Özel hastaneler arttı, kamuda doktor kalmadı

Birlik Sağlık Sen Genel Başkanı Ahmet Doğruyol ise, her geçen gün artan özel hastanelere dikkat çekerek, “Son yıllarda özel hastanelerin sayısı çok fazla arttı. Mesleğinde daha kalifiye, daha başarılı olan arkadaşlar genelde özel hastanelerde çalışmaya başladı ya da yurt dışına gitti. Devlet hastanelerinden randevu alamama sıkıntısının altında yatan nedenlerden bir tanesi bu. Sonuç olarak vatandaşlarımızı özel hastanelere yönlendirmeye çalışıyorlar. Özel hastane sahiplerine baktığımız zaman genel itibarıyla bir yerlerle bağlantısı olan insanlar” dedi.

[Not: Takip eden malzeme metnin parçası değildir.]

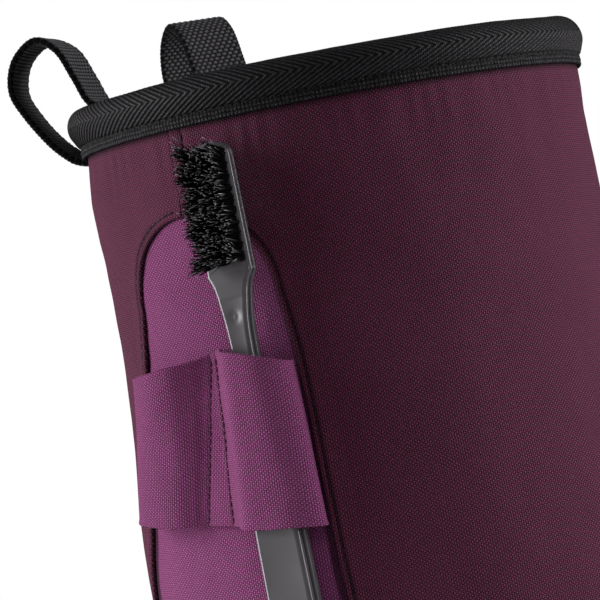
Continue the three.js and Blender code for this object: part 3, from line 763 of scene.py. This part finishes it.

Kanser hastalarına öncelik tanınmalı

Kanser hastalarının devlet hastanelerinde randevu bulmakta güçlük yaşadığını, özel hastanelere giden hastalarında yüksek ücretler ödemek zorunda kaldığını aktaran Doğruyol şunları söyledi: “Anayasamızın ilgili maddesine göre Türkiye Cumhuriyeti devleti sosyal bir devlettir. Yani devletimizin asli görevlerinden bir tanesi de, sağlık hizmetlerini tüm vatandaşlarımıza eşit ve ücretsiz olarak vermesidir. Ancak her geçen gün maalesef bundan uzaklaşıyoruz, vatandaşlarımızı özele sevk ediyoruz. Kanser hastaları veya acil durumdaki vatandaşlar ancak 2 ay, 3 ay bazen 6 ay sonrasına randevu alabiliyor. Bunun çözümünü bulması gereken Sağlık Bakanlığı. Sizin randevu alma noktasında öncelikli hastaları belirlemeniz lazım. Mesela vatandaşımızın rutin bir kontrolü vardır, onun aciliyeti yoktur. Ama bir kanser hastası vatandaşımızın aciliyeti vardır. Burada kanser hastalarına ve acil durumlara bir öncelik tanınabilir. Randevu almakla ilgili vatandaşlarımızı çok büyük zorluklar yaşamaktalar. Bu düzeltmesi gereken Sağlık Bakanlığı peki bunu çözmek istiyor mu? Bana göre istemiyor. Çünkü bu sorun yıllardan beri devam ediyor ve bir adım atılmıyor. Kanser hastaları bile özel hastanelere gittiğinde çok yüksek ücretler ödemek zorunda kalıyor. Kırsal kesimlerden tarlasını, traktörünü satıp büyükşehirlere tedavi olmaya gelen insanlarımız var. İnsanları bu duruma düşürmemek lazım.”